Thanks @Leo. I think there is a misunderstanding on either your or my side - I'll try to describe what I mean again.

Technically, there are multiple interpretations of what "identical" means - same filesize, same modified date, same (other) attributes, same content (bit-wise), or a combination of those and others.

The "Confirm" dialog - as the name says - is shown so that the user can make a decision. This decision can be based on many aspects and does depend on the interpretation of what identical means. As a user, I'd like to include the fact "files are bit-wise identical" into my decision making. Overall, it depends on the user's preference whether they gain something in the bit-wise-identical interpretation.

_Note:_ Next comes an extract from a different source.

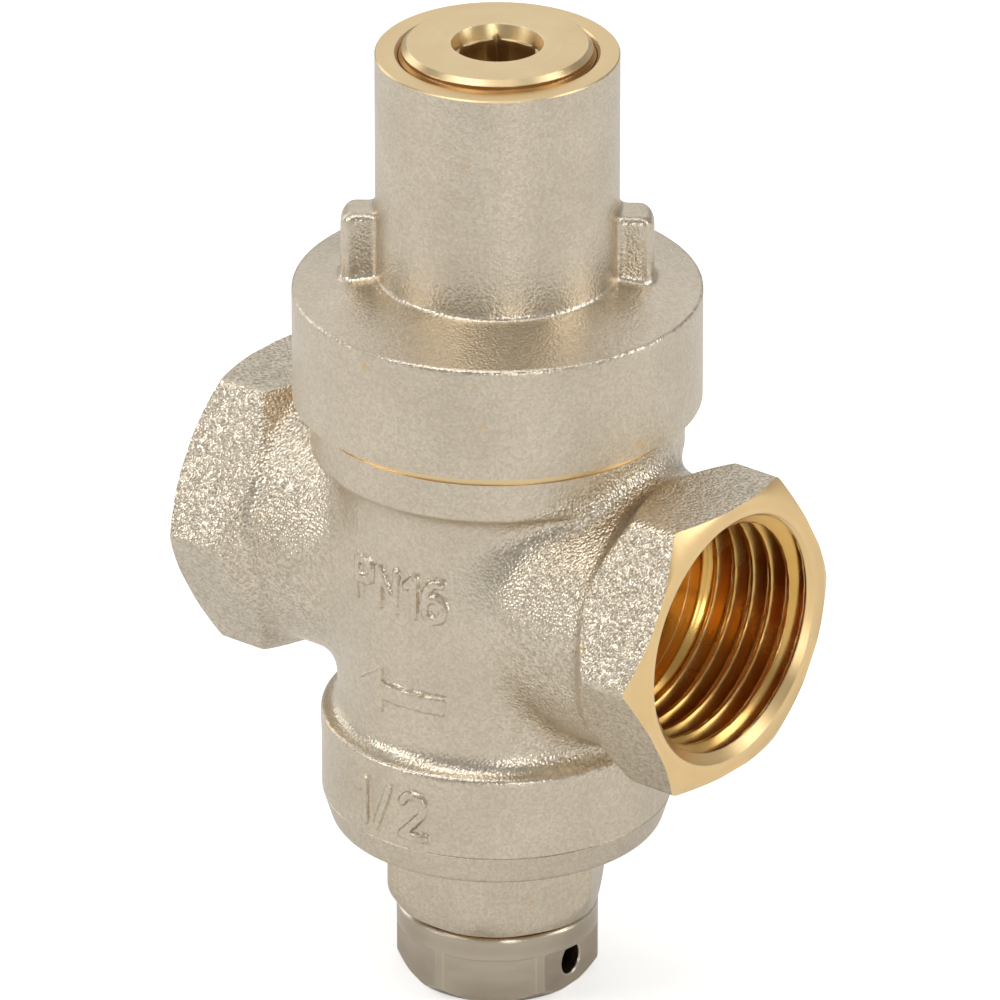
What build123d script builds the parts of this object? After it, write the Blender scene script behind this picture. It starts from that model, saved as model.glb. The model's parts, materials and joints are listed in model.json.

Thus, I do not see how the performance ("would take less time [...]" than to calculate the hashes) is relevant here. If "bit-wise identical" is of importance to me for the decision, I'm fine with the additional time/compute power it takes. Otherwise, I risk replacing a file with another file that has the same modified date and size, but different contents; which might cause data loss.

Thanks for the tip to use a tool like Beyond Compare. (I do, but haven't known it can be triggered from the dialog, as shown in the other thread.) I agree with other users in the thread that a "Compare" button would be a nice addition.

I hope the point I'm trying to make does make sense to you.

Leo · January 9, 2025, 8:14am

Changing the definition of “Identical” only affects the “Skip Identical” choice, which happens without any further user input for subsequent files. So it would not help you.

If you want to make a manual choice about each file based on if the old/new file contents are the same, the post I linked to shows a way to do that.

dpuser441 · January 9, 2025, 9:46pm

Thanks @Leo. I still think the definition of "identical" matters. With the current implementation, it could happen that files that DOpus considers identical are overwritten even though the contents are different. (Given filesize + modified matches, but content is different.) Probably an edge-case, but still.